Le yiddish et la laïcité
Sur le front culturel interne le Bund s’est identifié à un courant qui n’était qu’à ses balbutiements : la culture séculière en langue yiddish. Les deux choix, celui du yiddish et de la laïcité, ont été faits dans l’esprit qui était celui du Bund : profondément démocratique et largement perméable à la sensibilité des masses populaires.
C’est justement pour cette raison que la démarche concernant la langue a été différente de celle qui touchait à la religion.
Si le yiddishisme du Bund a été combattif voire agressif, c’est qu’il se savait en résonnance avec le sentiment de la masse populaire peu ou pas du tout instruite en hébreu et ayant donc le yiddish pour seule langue. Une position si tranchée ne pouvait manquer de donner lieu à certaines exagérations et attitudes unilatérales. Ainsi la seule représentante du Bund à la Conférence de Czernowitz de 1908, Esther Frumkin, a été aussi la seule à exiger contre vents et marées, qu’on attribuât au yiddish le statut d’unique langue nationale du peuple juif. Position, il faut l’avouer, qui faisait fi du rôle vital joué par l’hébreu, le loshn-koydesh, dans la structuration de la culture populaire juive, y compris pendant tout le XIXe siècle.

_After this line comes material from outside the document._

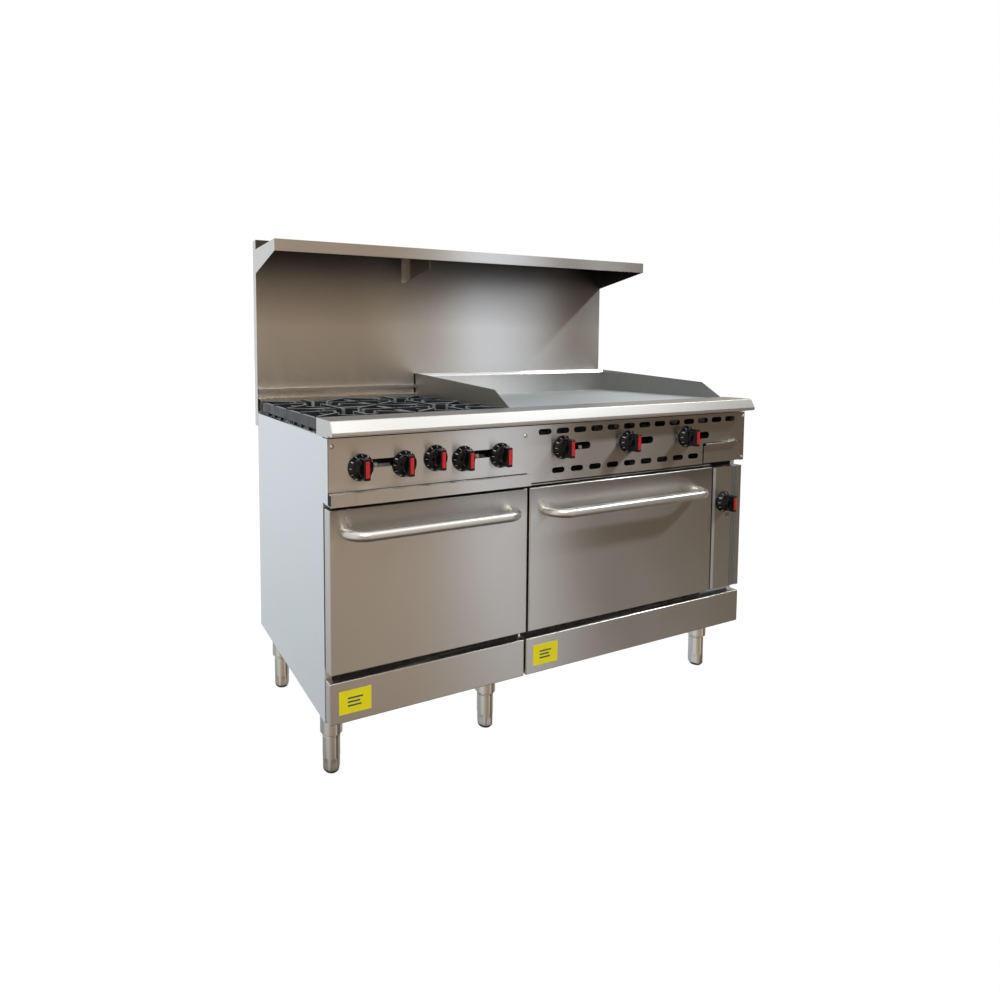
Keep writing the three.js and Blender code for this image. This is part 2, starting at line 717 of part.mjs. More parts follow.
// A wire rack that rests on the liner's side ledges.
function ovenRack({ side, cavity }) {
  const wire = 6;
  const x0 = cavity[0] + 2;
  const x1 = cavity[1] - 2;
  const y0 = 34;
  const y1 = 492;
  const z0 = RACK_Z - 0.5;
  const frame = cut(
    block(x0, x1, y0, y1, z0, z0 + wire),
    block(x0 + wire, x1 - wire, y0 + wire, y1 - wire, z0 - 1, z0 + wire + 1),
  );
  const pieces = [frame];
  const count = Math.round((x1 - x0) / 48);
  for (let i = 1; i < count; i += 1) {
    const x = Math.round(x0 + ((x1 - x0) * i) / count);
    pieces.push(block(x - 2, x + 2, y0 + 1, y1 - 1, z0 + 1.5, z0 + wire - 0.5));
  }
  const middle = (y0 + y1) / 2;
  pieces.push(block(x0 + 1, x1 - 1, middle - 3, middle + 3, z0 + 0.5, z0 + 4));
  add(`oven_rack_${side}`, join(...pieces), polished);
}

// Both oven burners hang on one supply tube that crosses behind the kick plates.
function ovenBurners() {
  const { y, z, radius } = OVEN_SUPPLY;
  const middles = OVENS.map(({ cavity }) => (cavity[0] + cavity[1]) / 2);
  const pieces = [tube([[middles[0], y, z], [middles[1], y, z]], radius, 8)];
  for (const x of middles) pieces.push(tube([[x, y - 5, z], [x, 485, z]], 22, 8));
  add("oven_burners", join(...pieces), castBurner);
}

// A hinge rod inside the foot of the door, held by two arms from the oven's front frame.
function doorHinge({ side, door }) {
  const [x0, x1] = door;
  const rod = tube([[x0 + 3, HINGE.y, HINGE.z], [x1 - 3, HINGE.y, HINGE.z]], HINGE.rod, 8);
  const arms = hingePlaces(door).map((x) =>
    block(x - 3, x + 3, HINGE.y - 3, FIT - 0.1, HINGE.z - 3, HINGE.z + 3),
  );
  add(`door_hinge_${side}`, join(rod, ...arms), galvanised);
}

function hingePlaces([x0, x1]) {
  return [x0 + HINGE_INSET, x1 - HINGE_INSET];
}

function ovenDoor(oven) {
  const { side, door } = oven;
  const [x0, x1] = door;
  const { front, back, bottom, top } = DOOR;
  const notches = hingePlaces(door).map((x) =>
    block(x - 6, x + 6, HINGE.y - 9, back + 1, bottom - 1, HINGE.z + 10),
  );
  const outer = pan(x0, x1, front, back, bottom, top, "+y");
  add(`oven_door_outer_${side}`, cut(outer, ...notches), stainless);

  const gap = SHEET + 0.5;
  const plateFront = back - 9;
  const sheet = block(x0 + gap, x1 - gap, plateFront, plateFront + SHEET, HINGE.z + 12, top - gap);
  const rim = 45;
  const field = pan(x0 + rim, x1 - rim, plateFront, back - 0.5, bottom + rim, top - rim, "-y");
  const hollow = block(
    x0 + rim + SHEET,
    x1 - rim - SHEET,
    plateFront - 1,
    back - 2,
    bottom + rim + SHEET,
    top - rim - SHEET,
  );
  add(`oven_door_inner_${side}`, cut(join(sheet, field), hollow), enamel);
  doorHinge(oven);
}

// A bowed tube whose two ends turn back into the door.
function doorHandle({ side, handle }) {
  const [x0, x1, z] = handle;
  const r = HANDLE.radius;
  const axisY = DOOR.front - HANDLE.reach + r;
  const { bend } = HANDLE;
  const foot = DOOR.front - FIT;
  const left = quarter([x0 + r + bend, axisY + bend, z], [-1, 0, 0], [0, -1, 0], bend, 6);
  const right = quarter([x1 - r - bend, axisY + bend, z], [0, -1, 0], [1, 0, 0], bend, 6);
  const route = [[x0 + r, foot, z], ...left, ...right, [x1 - r, foot, z]];
  add(`door_handle_${side}`, tube(route, r, 12), polished);
}

// ---------------------------------------------------------------- legs
function legs() {
  const { radius, bore, bottom } = LEG;
  const top = BODY_BOTTOM - FIT;
  for (const [place, x, y] of LEG_PLACES) {
    const sleeve = [
      [bore, bottom],
      [radius, bottom],
      [radius, top - 1],
      [0, top - 1],
      [0, FOOT.top + 20],
      [bore, FOOT.top + 20],
      [bore, bottom],
    ];
    const plate = block(x - 41, x + 41, y - 41, y + 41, top - 3, top);
    add(`leg_${place}`, join(upright(sleeve, 16, x, y), plate), polished);
    const foot = [
      [0, 0],
      [FOOT.tip, 0],
      [FOOT.tip + 3, 12],
      [FOOT.radius, 30],
      [FOOT.radius, FOOT.top],
      [0, FOOT.top],
    ];
    add(`foot_${place}`, upright(foot, 16, x, y), polished);
  }
}

sidePanels();
rearPanel();
baseFrame();
centerDivider();
kickPlates();
frontLedge();
controlPanel();
valvePanel();
crumbTray();
greaseDrawer();
backguard();
shelf();
griddle();
griddleBurner();
gasManifold();
topBurners();
grates();
knobs();
for (const oven of OVENS) {
  ovenLiner(oven);
  ovenRack(oven);
  ovenDoor(oven);
  doorHandle(oven);
}
ovenBurners();
legs();

export default range;
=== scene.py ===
# Commercial gas range: materials, fine pieces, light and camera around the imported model.
# Metres, +Z up, the front faces -Y.
import json
import math

import bmesh
import bpy
from mathutils import Matrix, Vector


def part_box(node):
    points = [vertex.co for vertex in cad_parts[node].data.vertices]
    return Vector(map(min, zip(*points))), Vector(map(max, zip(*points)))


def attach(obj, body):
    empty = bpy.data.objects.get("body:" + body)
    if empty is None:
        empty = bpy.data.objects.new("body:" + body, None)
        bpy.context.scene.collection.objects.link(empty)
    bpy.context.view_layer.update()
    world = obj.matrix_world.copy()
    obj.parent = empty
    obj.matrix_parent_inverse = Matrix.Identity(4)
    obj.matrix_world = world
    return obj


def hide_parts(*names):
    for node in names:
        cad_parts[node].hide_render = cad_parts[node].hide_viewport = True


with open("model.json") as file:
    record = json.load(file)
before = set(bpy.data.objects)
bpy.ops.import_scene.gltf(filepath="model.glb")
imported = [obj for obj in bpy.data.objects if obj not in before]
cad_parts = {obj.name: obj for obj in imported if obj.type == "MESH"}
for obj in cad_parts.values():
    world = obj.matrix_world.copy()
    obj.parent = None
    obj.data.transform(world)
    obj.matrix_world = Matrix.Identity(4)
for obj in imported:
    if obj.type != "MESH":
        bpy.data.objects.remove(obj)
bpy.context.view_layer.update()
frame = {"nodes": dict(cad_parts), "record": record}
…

Par contre, le laïcisme du Bund n’avait rien de combatif. En Europe orientale, le Bund n’a jamais mené de campagne anti-religieuse. Il se bornait à laisser agir la tendance spontanée des travailleurs de la jeune génération, aux yeux desquels la lutte sociale et l’instruction moderne constituaient des besoins vitaux, au point de les éloigner tout naturellement des modèles de vie et des institutions typiquement orthodoxes ou hassidiques. Mais à l’intérieur des institutions communautaires, lorsqu’il s’est décidé à y participer, le Bund a adopté le plus souvent une attitude respectueuse envers les formes de judaïsme traditionnel auquel une grande partie de la mase populaire adhérait toujours.
Le milieu littéraire yiddish
Avant même la création du Bund, des liens de sympathie s’étaient noués entre les premiers cercles des travailleurs juifs et certains milieux de la littérature yiddish. On se souviendra que la fréquentation de réunions clandestines de travailleurs a valu à Yitzkhok Laybush Peretz une courte période d’emprisonnement à Varsovie. C’est le même Peretz qui exprimait la protestation des travailleurs juifs et inspiraient leurs combats par des poèmes comme Meyn nisht, di velt iz a kretshme, Ne crois pas que le monde est une taverne, et des nouvelles comme le Shtrayml ou Bontshe Shvayg écrites dans les années 1890.
De même Dovid Pinski, jeune disciple et ami de Peretz, accompagna les premières années du Bund, en tant que militant et aussi écrivain. Et ce fut la maison d’édition bundiste Di Velt [Le Monde] à Vilnè qui publia en 1905 le drame de Pinski La Famille Tsvi, dont le sujet est le pogrom de Kichinev.
Cela malgré le fait que le personnage le plus convaincant de la pièce soit un vieillard pieux qui meurt en martyre de la foi juive.
Les cercles de travailleurs socialistes, ainsi que plus tard les bibliothèques populaires bundistes de centaines de villes et de bourgades et les maisons d’édition du Bund Di Velt (plus tard de la Kultur-Lige), ont ouvert pour la littérature yiddish un champ d’action immense, ce qui a eu une influence décisive sur tous les aspects du développement culturel.
Bien sûr, la force du Bund et son rôle par rapport à la littérature ne pouvait manquer de poser à terme le risque d’une mainmise du mouvement sur l’ensemble de la vie littéraire.
Pendant les premières années du siècle, Peretz et d’autres dénoncèrent, avec raison, certaines pressions idéologiques dangereuses. Mais il faut dire à l’honneur du Bund que, en général, il a su résister à la tentation de vouloir imposer des diktats partisans à la vie littéraire, y compris aux moments et aux endroits où il avait le pouvoir de le tenter.
En témoignent, entre plusieurs autres faits, l’amitié exemplaire qui lia Vladimir Medem à un écrivain apolitique, on pourrait même dire bourgeois, comme Yankev Dinezon, jusqu’à la mort de ce dernier ou les rapports cordiaux qu’entretenaient Yekhiel Yeshaye Trunk, le plus en vue des écrivains bundistes dans la Pologne de l’entre-deux guerre, avec des auteurs comme Aaron Tsetlin ou Yitskhok Bashevis [Singer] situés aux antipodes du socialisme et du laïcisme.
Dans le même esprit de tolérance, les bundistes ont continué à considérer comme membres de leur famille des auteurs comme Shin An-ski ou Alef Vayter, bien que leur appartenance au mouvement ait été interrompue au bout d’un certain temps.
On peut dire, d’une manière générale, qu’à une époque où la vie associative et culturelle des Juifs se distinguait par les déchirements politiques, le sectarisme et l’intolérance, l’attitude du Bund envers la culture yiddish, sans être complètement libre des traits fâcheux de ce regrettable esprit du temps, est demeuré néanmoins, dans une large mesure, ouverte et souple.